The explanation isn't complicated. Institutional LP capital is notoriously skeptical of celebrity-adjacent vehicles, particularly first-time funds. The enduring challenge was that Kardashian's strength, which is an extraordinary ability to build and market consumer brands to a mass audience, is real and valuable but hard to quantify in a traditional PE diligence framework. Her SKIMS success is real: she built a company valued at $4 billion within five years, launched a flagship Fifth Avenue store in December 2024, and SKIMS is now expected to go public.

Eric Bahn, Hustle Fund GP, has talked about how the best investor value-add is the kind that can be verified and systematized, not just described narratively. Kardashian's value at SKKY was always narrative-forward. Institutional LPs wanted to see a track record of deploying and exiting capital, and SKKY simply hadn't been around long enough to build one.

The SKIMS Lesson Is the Real One

If you're studying Kim Kardashian investments to understand what actually worked, the answer is SKIMS. She co-founded the shapewear brand with no external investment in 2019 and scaled it to a $4 billion valuation in five years by applying her consumer instinct and distribution reach to a product category she understood from personal experience. That is the same playbook Gary Vaynerchuk used with VaynerMedia, the same one MrBeast used with Feastables. Build the audience first, then monetize it through products that the audience already wants.

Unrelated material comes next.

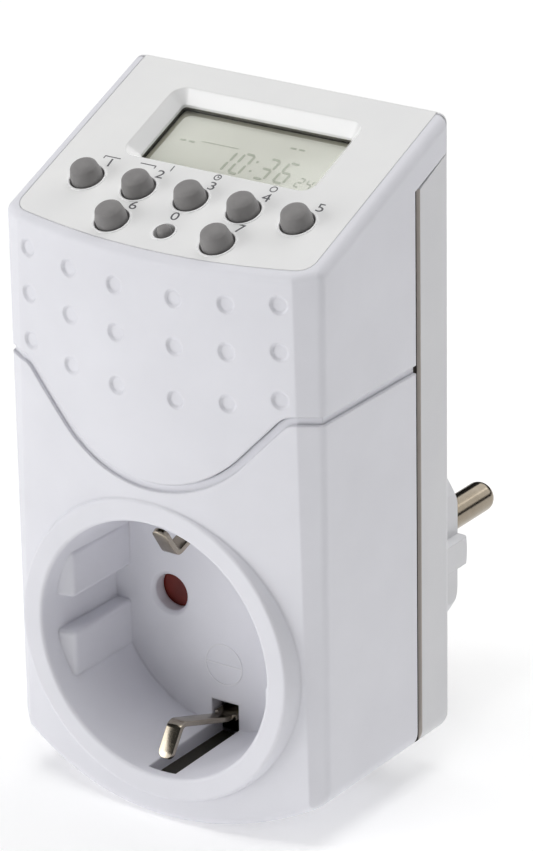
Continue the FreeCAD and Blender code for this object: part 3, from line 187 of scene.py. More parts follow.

Elizabeth Yin, Hustle Fund GP, has noted that the most durable consumer businesses are built by founders who are genuine users of the product and have earned the trust of their target customer before the company exists. Kardashian built SKIMS exactly that way.

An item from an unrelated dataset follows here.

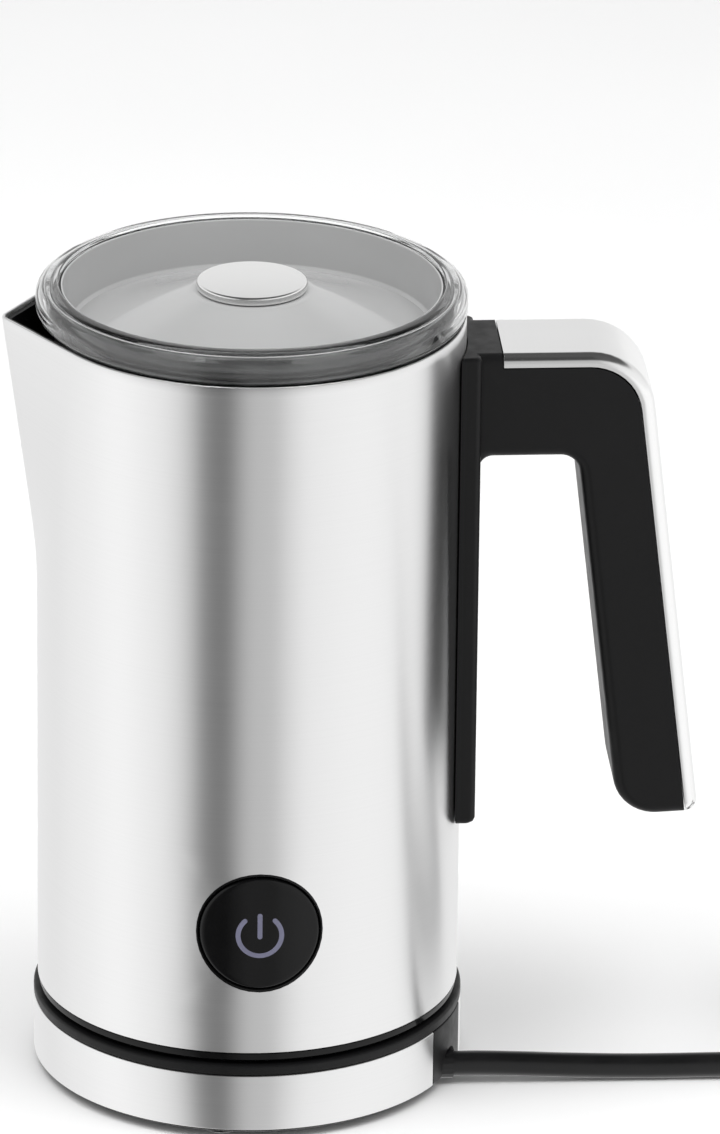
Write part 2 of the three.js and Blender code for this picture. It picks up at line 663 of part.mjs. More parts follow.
/** The part of the handle's outline that the trim covers, from a depth below its face. */
function trimRegion(more) {
  const depth = TRIM_DEPTH + more;
  return roundedShape([
    [SEAM_X - more, HANDLE_TOP + 20], [SEAM_X - more, HANDLE_TOP - depth],
    [gripOuter(HANDLE_TOP) - depth, HANDLE_TOP - depth, 13],
    [gripOuter(20) - depth, 20], [140, 20], [140, HANDLE_TOP + 20],
  ]);
}

function handleWhole() {
  return cut(sidePlate(handleOutline(), HANDLE_WIDTH, HANDLE_EDGE), bar(SHELL_R + 0.35, 0, 200, BIG));
}

function handleStrip() {
  const section = roundedShape([
    [46, -STRIP_HALF], [STRIP_FACE, -STRIP_HALF, 1.6], [STRIP_FACE, STRIP_HALF, 1.6],
    [46, STRIP_HALF],
  ]);
  const stock = new THREE.ExtrudeGeometry(section, {
    depth: HANDLE_TOP - STRIP_BOTTOM, curveSegments: 2, bevelEnabled: false,
  }).translate(0, 0, STRIP_BOTTOM);
  return cut(stock, bar(SHELL_R + 0.35, 0, 200, BIG));
}

function handleBody() {
  const moulding = join(
    cut(handleWhole(), sidePlate(trimRegion(GAP), HANDLE_WIDTH + 10)),
    handleStrip(),
  );
  const pilots = HANDLE_SCREWS.map((z) => bar(1.9, 50, 64, 10).rotateY(Math.PI / 2).translate(0, 0, z));
  return cut(moulding, ...pilots);
}

function handleTrim() {
  return common(handleWhole(), sidePlate(trimRegion(0), HANDLE_WIDTH + 10));
}

add(jug, 'handle_body', handleBody(), 'satin_black');
add(jug, 'handle_trim', handleTrim(), 'satin_steel');
HANDLE_SCREWS.forEach((z, i) => {
  const piece = screw(3.2, 1.5, 1.6, 51.2, 12).rotateY(Math.PI / 2).translate(0, 0, z);
  add(jug, `handle_screw_${i + 1}`, piece, 'aluminium');
});

// ---------------------------------------------------------------- lid

/**
 * The clear lid: a rounded rim that is hollow from below, a skirt inside the pot and a floor that
 * rises to the knob.
 */
function lidCover() {
  const floor = (r) => -4.2 + 10.4 * ((44 - r) / 29.5) ** 1.2;
  const slope = [40, 34, 27, 20, 14.5];
  return turned([
    [0, 6.2], ...slope.toReversed().map((r) => [r, floor(r)]), [44, -4.2], [45, -3.2], [46.8, 7.4],
    [47.4, 8.2], [49.3, 8.2], [51.6, 7], [52.8, 4.6], [52.4, 1.4], [51.4, GAP + 0.1],
    [50.7, GAP + 0.1], [51, 4], [50.2, 5.8], [49.1, 6.5], [48.3, 6.1], [47.2, GAP + 0.1],
    [46.2, GAP + 0.1], [46, -8.6], [44.4, -8.6], [44, -6.4], ...slope.map((r) => [r, floor(r) - 2]),
    [0, 4.2],
  ]);
}

const lid = new THREE.Group();
lid.position.z = RIM_Z;
jug.add(lid);
add(lid, 'lid_cover', lidCover(), 'clear_plastic');
add(lid, 'lid_knob', turned([
  [0, 6.5], [12.9, 6.5], [13.5, 7], [13.5, 8], [12.8, 8.5], [0, 8.5],
], 28), 'knob_satin');
add(lid, 'lid_seal', ring(46.3, 47.1, -6.5, -4), 'silicone_clear');

export default group;
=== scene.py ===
import json
import math

import bmesh
import bpy
import numpy as np
from mathutils import Matrix, Vector

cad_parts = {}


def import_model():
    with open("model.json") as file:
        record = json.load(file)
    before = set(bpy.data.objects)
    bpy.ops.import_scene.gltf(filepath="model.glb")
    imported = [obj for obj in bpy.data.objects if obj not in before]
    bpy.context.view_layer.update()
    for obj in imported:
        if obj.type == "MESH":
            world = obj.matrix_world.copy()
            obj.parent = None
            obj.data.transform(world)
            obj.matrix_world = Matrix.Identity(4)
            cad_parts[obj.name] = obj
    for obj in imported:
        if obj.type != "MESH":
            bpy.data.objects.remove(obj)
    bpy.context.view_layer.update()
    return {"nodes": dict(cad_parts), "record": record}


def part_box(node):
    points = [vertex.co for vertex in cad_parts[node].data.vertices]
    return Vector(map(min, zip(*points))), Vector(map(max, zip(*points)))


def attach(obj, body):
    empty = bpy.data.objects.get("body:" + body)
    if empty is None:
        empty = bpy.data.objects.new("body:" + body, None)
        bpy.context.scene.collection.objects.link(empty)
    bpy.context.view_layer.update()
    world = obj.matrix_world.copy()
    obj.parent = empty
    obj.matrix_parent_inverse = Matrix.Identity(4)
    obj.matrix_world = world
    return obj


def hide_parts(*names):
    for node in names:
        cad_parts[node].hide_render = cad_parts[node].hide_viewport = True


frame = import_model()
MM = 0.001

# ---------------------------------------------------------------- sizes, in millimetres from the jug's axis

base_low, base_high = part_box("base_bottom_plate")
AXIS_X = (base_low.x + base_high.x) / 2 / MM  # the jug's axis in the row frame
JUG_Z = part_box("bottom_ring")[0].z / MM  # the jug's bottom ring stands here
SHELL_R = 52.5
SHELL_WALL = 0.8
LIP_EASE = 0.25  # rounding of the shell's rim
SHELL_FOOT = 2.9
SPOUT_REACH = 61.3
SPOUT_TIP_R = 3.0
SPOUT_HEIGHT = 64.0
RIM_Z = 177.5
BASE_R = 53.5
BASE_H = 20.0
NOTCH = (-22.5, 10.8)  # middle and half width of the base ring's notch, degrees
BLOCK_HALF = 10.4
TOWER_TOP = 38.0
BUTTON_Z = 35.0
BUTTON_R = 14.7
BUTTON_PROUD = 0.3  # the button's face in front of the shell
PATCH, PATCH_CELLS, PATCH_COLUMN, PATCH_ROW = 22.0, 12, 6, 2  # the shell's finer grid round the button
CORD_R = 3.1
CORD_Y = -20.4
OUTLET_X = 50.4
OUTLET_Z = 4.7
COIL = {"x": 166.0, "y": CORD_Y + 34.0 + CORD_R, "r": 34.0}
GROOVE_Z = CORD_R * (1 + math.sqrt(3))  # the middle of a turn that lies on two others
LIFT = 56.0  # how high the lifted jug hangs above its base
AIM_HEIGHT = 90.0  # the aimed point's height in the jug

# ---------------------------------------------------------------- camera

AZIMUTH, ELEVATION, ROLL = math.radians(-3.3), math.radians(21.03), math.radians(0.4)
DISTANCE = 2393 * MM
FOCAL = 8.604  # focal length over the picture's height
AIM = Vector((AXIS_X, 0, JUG_Z + LIFT + AIM_HEIGHT)) * MM  # a point on the axis of the lifted jug
AIM_AT = (-0.0961, 0.1184)  # where that point lies in the picture, from its middle, over its height


def make_camera():
    back = Vector((math.sin(AZIMUTH) * math.cos(ELEVATION), -math.cos(AZIMUTH) * math.cos(ELEVATION),
                   math.sin(ELEVATION)))
    level = Vector((math.cos(AZIMUTH), math.sin(AZIMUTH), 0))
    up = back.cross(level)
    right = level * math.cos(ROLL) + up * math.sin(ROLL)
    top = up * math.cos(ROLL) - level * math.sin(ROLL)
    ahead = (-back - (right * AIM_AT[0] + top * AIM_AT[1]) / FOCAL).normalized()
    right = (right - ahead * right.dot(ahead)).normalized()
    top = right.cross(ahead)
    camera = bpy.data.objects.new("camera", bpy.data.cameras.new("camera"))
    bpy.context.collection.objects.link(camera)
    camera.data.lens = FOCAL * camera.data.sensor_width
    camera.data.clip_start, camera.data.clip_end = 0.05, 50
    turn = Matrix((right, top, -ahead)).transposed().to_4x4()
    camera.matrix_world = Matrix.Translation(AIM + back * DISTANCE) @ turn
    bpy.context.scene.camera = camera


make_camera()

# ---------------------------------------------------------------- node materials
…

Angel Squad and the Celebrity Capital Framework

The SKKY story is a useful case study for Angel Squad members evaluating investments where a celebrity or influencer is attached as a co-founder or investor. The question to ask isn't how big their platform is. It's whether their involvement creates a structurally lower cost of distribution for the portfolio company in a way that scales independently of their attention. 

SKIMS works because Kardashian is the target customer and her audience trusts her product recommendations. SKKY struggled because celebrity amplification is harder to deploy in a PE hold-and-optimize context. Angel Squad helps investors develop exactly this kind of nuanced framework for evaluating non-traditional investors and founder profiles. With 2,500 members across 50 countries, the community is the place to stress-test your investment theses before you deploy capital. Visit hustlefund.vc/squad.

The Takeaway

The story of Kim Kardashian investments is not a cautionary tale about celebrity investors. It's a case study in matching the right vehicle to the right strategy. SKIMS succeeded because Kardashian's skills and credibility were perfectly aligned with what the business needed. 

SKKY struggled because PE fund-building requires a different set of skills and a different relationship with institutional capital. The lesson for angel investors: figure out what a founder is actually great at before assuming that greatness transfers into every adjacent domain.